If systems are maintained through unexamined participation, they can only be altered through intentional participation. The question is not whether individuals consider themselves sympathetic to women's advancement. The question is whether they are prepared to alter the conditions that have allowed inequity to remain structurally predictable.

And if there remains doubt about whether this recalibration is warranted, consider the opportunity cost. If women are already producing extraordinary outcomes while navigating disproportionate scrutiny, risk and invisible labour, then the constraint on collective progress is not capability but design. What is forfeited when half the population must expend energy proving their right to exist safely and credibly is not marginal. It is systemic.

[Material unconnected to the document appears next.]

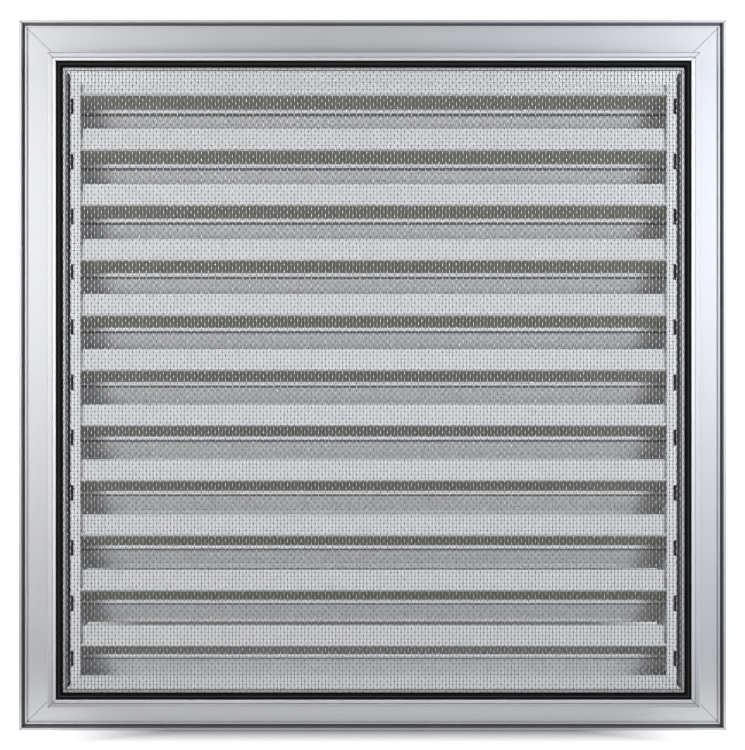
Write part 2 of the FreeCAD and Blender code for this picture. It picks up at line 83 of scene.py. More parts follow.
# Height of a blade's lip, foot of the first blade's, and the pitch of the blades
LIP_HEIGHT = 18.6 * MM
FIRST_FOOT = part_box(BLADES[0])[1][2] - LIP_HEIGHT
PITCH = (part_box(BLADES[0])[0][2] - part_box(BLADES[-1])[0][2]) / (len(BLADES) - 1)

# Axis of a screw, inwards from the edges of the box round all screws of a side
SEAT_RADIUS = 3.3 * MM

# Points of a repeated mesh that lie closer than this are joined
MERGE_DISTANCE = 0.02 * MM

# Flange beyond the body, and the bands of a rail with painted shade, painted highlight or dark mitre joints,
# all measured inwards from the flange's edge
OVERHANG = 38 * MM
SEALING_GROOVE = (2.4 * MM, 5.3 * MM)
BODY_CORNER = (OVERHANG - 2.2 * MM, OVERHANG + 0.1 * MM)
GROOVE_LIP = (OVERHANG + 4.9 * MM, OVERHANG + 7.9 * MM)
MITRE_WIDTH = 0.75 * MM

# Places along Y that those bands lie behind: the front of the flange's rim, and the lips at the rear
RIM_FRONT = 5 * MM
LIP_FRONT = -49 * MM

# What those bands add to a rail's colour or take from it, as shares: painted shade in the groove, darker
# mitre joints, painted shadow at the body's corner, painted highlight on the lip
GROOVE_PAINTED_SHADE = -0.84
MITRE_SHADE = -0.6
CORNER_PAINTED_SHADOW = -0.45
LIP_PAINTED_HIGHLIGHT = 0.22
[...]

And if part of you still wonders whether this is overdramatised or the recalibration is worth the discomfort, then let's think economically .If women are already delivering extraordinary outcomes at 120 percent while carrying disproportionate scrutiny, cognitive load, and structural constraints, imagine what becomes possible when they no longer have to.

Imagine the value unlocked, innovation accelerated, leadership expanded, resilience strengthened when women can redirect the energy expended on the system exhaustion into areas of their chosen meaningful impact. We talk often about leaving money on the table. We talk about untapped markets and unrealised potential. What we are leaving on the table by failing women is not marginal. It is enormous.

So yes, celebrate women this International Women's Day.

But do not stop there.

Let it be the moment you decide that enough is enough. That silence is not neutrality. That comfort is not innocence. That inertia is not allyship. That standing with women means stepping into discomfort and choosing change anyway. 

Because women are not asking to replace anyone.

We are asking to finally stop carrying a system that was never designed to carry us.

And it is time for that to be enough.